RECORDS PROVIDED>

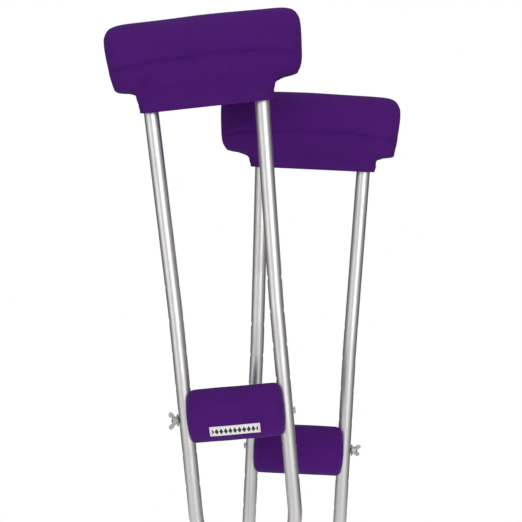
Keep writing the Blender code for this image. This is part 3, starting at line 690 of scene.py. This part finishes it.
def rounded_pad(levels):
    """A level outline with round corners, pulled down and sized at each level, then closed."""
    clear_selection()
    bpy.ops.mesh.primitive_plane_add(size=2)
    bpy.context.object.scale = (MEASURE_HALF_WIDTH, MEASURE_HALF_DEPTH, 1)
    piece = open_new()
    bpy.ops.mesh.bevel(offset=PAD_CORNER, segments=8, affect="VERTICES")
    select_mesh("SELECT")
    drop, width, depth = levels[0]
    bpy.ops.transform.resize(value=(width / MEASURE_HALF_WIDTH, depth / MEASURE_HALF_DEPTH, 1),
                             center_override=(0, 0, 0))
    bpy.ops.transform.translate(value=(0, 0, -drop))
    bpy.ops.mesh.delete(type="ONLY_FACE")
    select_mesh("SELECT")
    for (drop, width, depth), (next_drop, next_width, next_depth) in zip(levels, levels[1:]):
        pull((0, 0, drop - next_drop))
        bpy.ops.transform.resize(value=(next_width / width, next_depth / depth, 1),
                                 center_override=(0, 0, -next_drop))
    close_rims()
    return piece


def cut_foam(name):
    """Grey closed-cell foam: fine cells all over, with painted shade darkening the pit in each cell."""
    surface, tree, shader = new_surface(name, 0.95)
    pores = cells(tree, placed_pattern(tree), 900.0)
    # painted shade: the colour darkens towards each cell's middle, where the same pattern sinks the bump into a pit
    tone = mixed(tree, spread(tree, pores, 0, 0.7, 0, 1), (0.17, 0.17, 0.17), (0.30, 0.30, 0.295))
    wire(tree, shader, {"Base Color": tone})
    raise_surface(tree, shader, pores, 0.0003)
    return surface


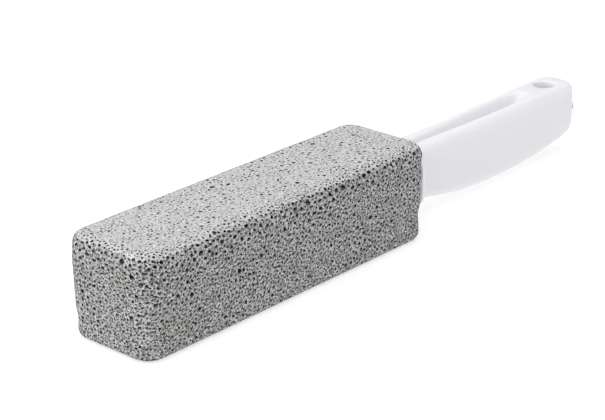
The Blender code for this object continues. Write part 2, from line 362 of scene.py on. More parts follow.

REQUIREMENTS> Give back the whole listing exactly as it reads.

ANSWER TO THIS TASK>
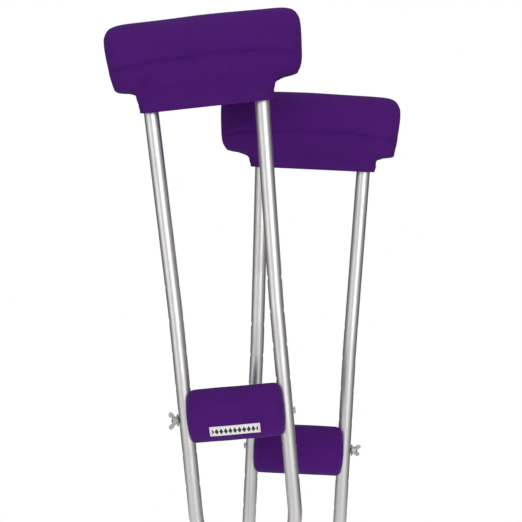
Keep writing the Blender code for this image. This is part 3, starting at line 690 of scene.py. This part finishes it.
def rounded_pad(levels):
    """A level outline with round corners, pulled down and sized at each level, then closed."""
    clear_selection()
    bpy.ops.mesh.primitive_plane_add(size=2)
    bpy.context.object.scale = (MEASURE_HALF_WIDTH, MEASURE_HALF_DEPTH, 1)
    piece = open_new()
    bpy.ops.mesh.bevel(offset=PAD_CORNER, segments=8, affect="VERTICES")
    select_mesh("SELECT")
    drop, width, depth = levels[0]
    bpy.ops.transform.resize(value=(width / MEASURE_HALF_WIDTH, depth / MEASURE_HALF_DEPTH, 1),
                             center_override=(0, 0, 0))
    bpy.ops.transform.translate(value=(0, 0, -drop))
    bpy.ops.mesh.delete(type="ONLY_FACE")
    select_mesh("SELECT")
    for (drop, width, depth), (next_drop, next_width, next_depth) in zip(levels, levels[1:]):
        pull((0, 0, drop - next_drop))
        bpy.ops.transform.resize(value=(next_width / width, next_depth / depth, 1),
                                 center_override=(0, 0, -next_drop))
    close_rims()
    return piece


def cut_foam(name):
    """Grey closed-cell foam: fine cells all over, with painted shade darkening the pit in each cell."""
    surface, tree, shader = new_surface(name, 0.95)
    pores = cells(tree, placed_pattern(tree), 900.0)
    # painted shade: the colour darkens towards each cell's middle, where the same pattern sinks the bump into a pit
    tone = mixed(tree, spread(tree, pores, 0, 0.7, 0, 1), (0.17, 0.17, 0.17), (0.30, 0.30, 0.295))
    wire(tree, shader, {"Base Color": tone})
    raise_surface(tree, shader, pores, 0.0003)
    return surface


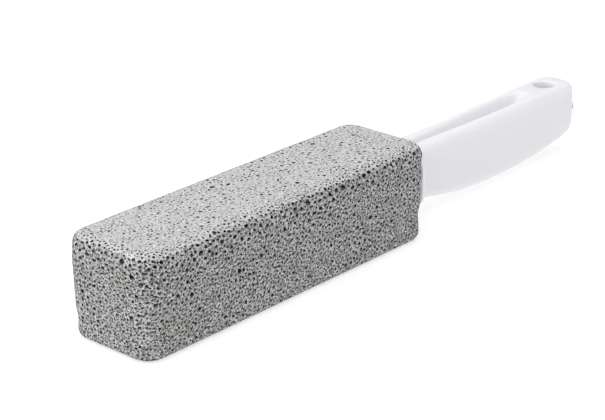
The Blender code for this object continues. Write part 2, from line 362 of scene.py on. More parts follow.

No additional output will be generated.